Render the following material again verbatim, leaving nothing out.

## Material provided
◆ ◆ ◆ ◆

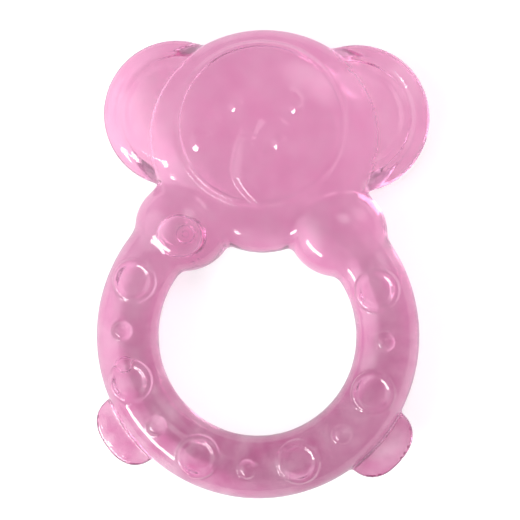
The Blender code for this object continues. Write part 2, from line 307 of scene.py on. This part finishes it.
def trunk(x, y, z):
    field = far_away(x, y, z)
    path = trunk_path()
    for start, end in zip(path, path[1:]):
        step = end[:2] - start[:2]
        t = ((x - start[0]) * step[0] + (y - start[1]) * step[1]) / (step @ step)
        t = np.clip(t, 0, 1)
        radius = (start[2] + (end[2] - start[2]) * t) / 2
        crown = start[3] + (end[3] - start[3]) * t
        out = np.hypot(x - start[0] - step[0] * t, y - start[1] - step[1] * t)
        depth = TRUNK_DEPTH * radius
        middle = face_height(start[0] + step[0] * t, start[1] + step[1] * t) + crown - depth
        field = np.minimum(field, (np.hypot(out / radius, (z - middle) / depth) - 1) * depth)
    return field


def skin(x, y, z, marks=0.0):
    """The toy's outer surface without what stands only on its front."""
    body = chamber(x, y, z, 0.0, marks)
    body = join(body, ears(x, y, z), ear_fillet(x, y))
    body = join(body, feet(x, y, z), FOOT_FILLET)
    return np.maximum(body, REST_DEPTH - z)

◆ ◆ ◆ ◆

## Output for this task
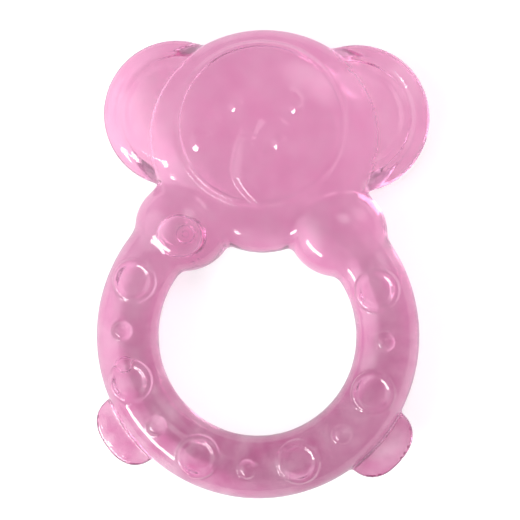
The Blender code for this object continues. Write part 2, from line 307 of scene.py on. This part finishes it.
def trunk(x, y, z):
    field = far_away(x, y, z)
    path = trunk_path()
    for start, end in zip(path, path[1:]):
        step = end[:2] - start[:2]
        t = ((x - start[0]) * step[0] + (y - start[1]) * step[1]) / (step @ step)
        t = np.clip(t, 0, 1)
        radius = (start[2] + (end[2] - start[2]) * t) / 2
        crown = start[3] + (end[3] - start[3]) * t
        out = np.hypot(x - start[0] - step[0] * t, y - start[1] - step[1] * t)
        depth = TRUNK_DEPTH * radius
        middle = face_height(start[0] + step[0] * t, start[1] + step[1] * t) + crown - depth
        field = np.minimum(field, (np.hypot(out / radius, (z - middle) / depth) - 1) * depth)
    return field


def skin(x, y, z, marks=0.0):
    """The toy's outer surface without what stands only on its front."""
    body = chamber(x, y, z, 0.0, marks)
    body = join(body, ears(x, y, z), ear_fillet(x, y))
    body = join(body, feet(x, y, z), FOOT_FILLET)
    return np.maximum(body, REST_DEPTH - z)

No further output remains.